My wife told me recently that “panini” is a malapropism, being the plural rather than the singular. Think about it: every time you ask for “a panini”, you are in fact requesting several of these inoffensively phallic snacks, or speaking complete nonsense – depending on which way you want to look at it. Either way, you’re giving Italian-speaking café workers an opportunity to snigger at you behind their polythene-gloved hands as they take sundried tomatoes from one Tupperware container, mozzarella from the next, pastrami from a third, and incorporate them into the eponymous white roll.

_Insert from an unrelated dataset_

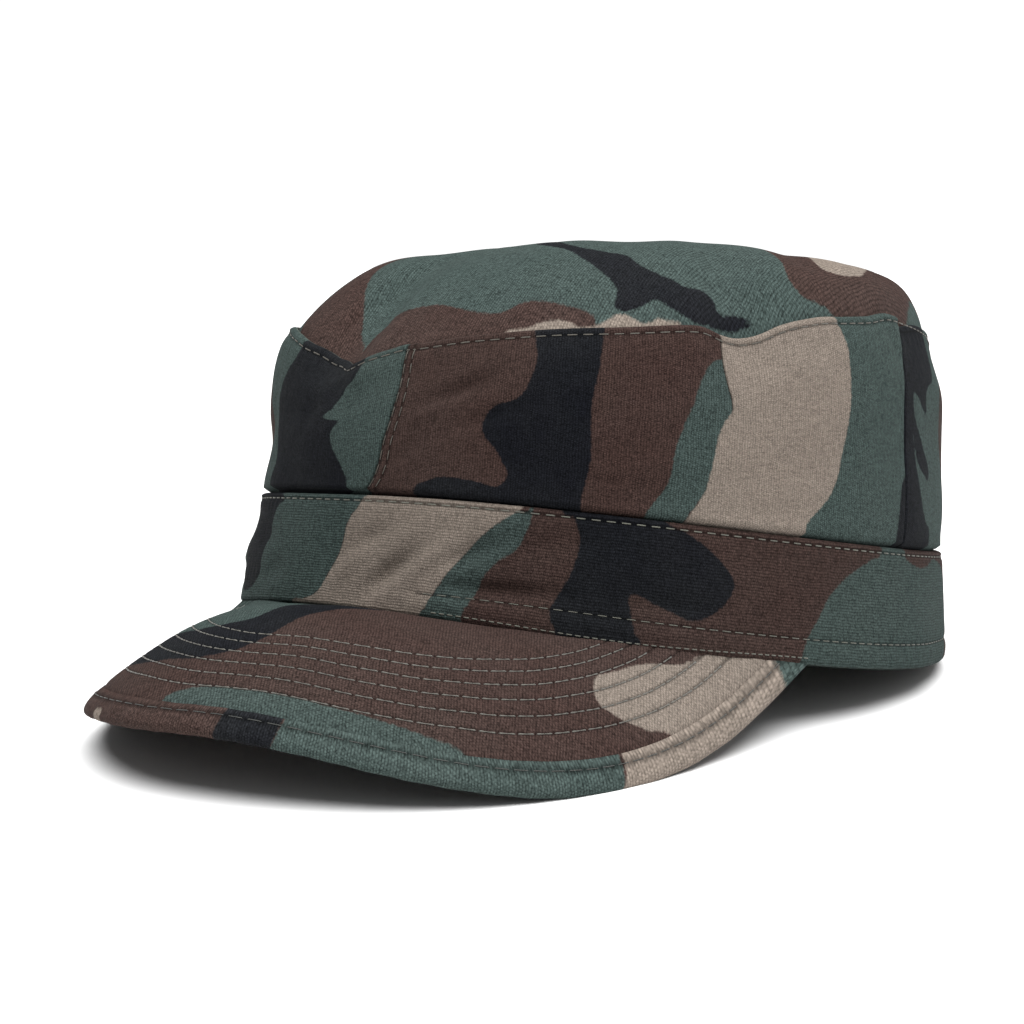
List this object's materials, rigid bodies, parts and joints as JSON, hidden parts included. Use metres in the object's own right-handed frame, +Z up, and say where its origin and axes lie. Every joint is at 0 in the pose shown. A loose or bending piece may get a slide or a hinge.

Not that anyone could be that sad – even though Italian amour propre can be staggering, especially when it comes to the English, whose style every self-respecting Italian intellectual seeks shamelessly to emulate. I well recall meeting my Italian ex-publisher for the first time. We’d arranged to rendezvous at a pub in Kensington, and as I came cycling down the road I saw a man wearing brown corduroy trousers, a tweed jacket, a Viyella shirt and brogues. I pulled up beside him and said: “You must be my Italian publisher,” at which salutation he jumped about a foot in the air, yelping: “But ‘ow deed you know?” I can’t remember if on that occasion Carlo Brugnatelli and I ate panini – but I doubt it, as we were at a gastropub and the ethos of such establishments couldn’t be further from this foodstuff: gastropubs disguise continental European mores in the tweedy fug of the saloon bar, while panini are basically just ham-and-cheese sandwiches by Emporio Armani.
No wonder they’ve taken over the country. There’s this whiff of pseudo-sophistication about them; but more than that, they’re firm, warm and portable, and by some weird sleight-of-mind they allow otherwise health-conscious Brits to ignore that they’re eating a huge chunk of white bread. Not that warmth is intrinsic to the panino; in Italy they’re just as frequently served cold, becoming by the absence of heat and pressure merely a regional variant on the pan-European baguette. Indeed, the Italian colloquialism for a toasted panino is quite simply “toast”, yet another example of Italians’ devotion to lo stile degli inglesi.
Listen, far be it from me to promote any culinary nationalism. Quite self-evidently, as it is to all aspects of culture, so it is even more so to cuisine. Were it not for the Italian POWs who stayed behind after the Second World War and opened ice-cream parlours, cafés and chip shops, entire swaths of Caledonia would be uninhabitable due to the ghastliness of the indigenous diet. (The same is true for the rest of the Union, too.)
No less a thinker than Michael Gove has called for greater emphasis on the narrative history of these islands, and appointed no less a historian than Simon Shawarma-Kebab to smear wholesome dripping on the national Hovis. Shawarma-Kebab would do well to begin with snacking; after all, it was a noble Englishman – the Earl of Sandwich – who invented the sandwich. True, I find it impossible to imagine His Lordship’s eureka moment without recalling Woody Allen’s inspired riff on the subject: “1745: After four years of frenzied labour, he is convinced he is on the threshold of success. He exhibits before his peers two slices of turkey with a slice of bread in the middle. His work is rejected by all but David Hume, who senses the imminence of something great . . .”
But there’s nothing risible about the modern British sandwich, which has done everything in its power to keep abreast with the times by incorporating ingredients, from tandoori chicken to hummus to salt beef, into all manner of breads – seeded, sourdough, pumper-fucking-nickel.
And yet . . . and yet . . . It’ll take more than Gove’s planet-sized percipience to prevent the sense of presque vu we all still have, even when biting into a marinaded fugu with julep and endive on manna. For, somewhere not far from the tip of our collective tongue is a recollection of that national humiliation – the soggy beige triangle of unwonderful loaf, seamed with bilious cheese and garnished with wilted lettuce and E coli. We long to escape the cold misery of the sandwich, just as our valiant forefathers longed to escape Colditz. And so it is, that when we find ourselves at the lunch counter, we cast aside all thoughts of patriotism and call for panini. Lots of them.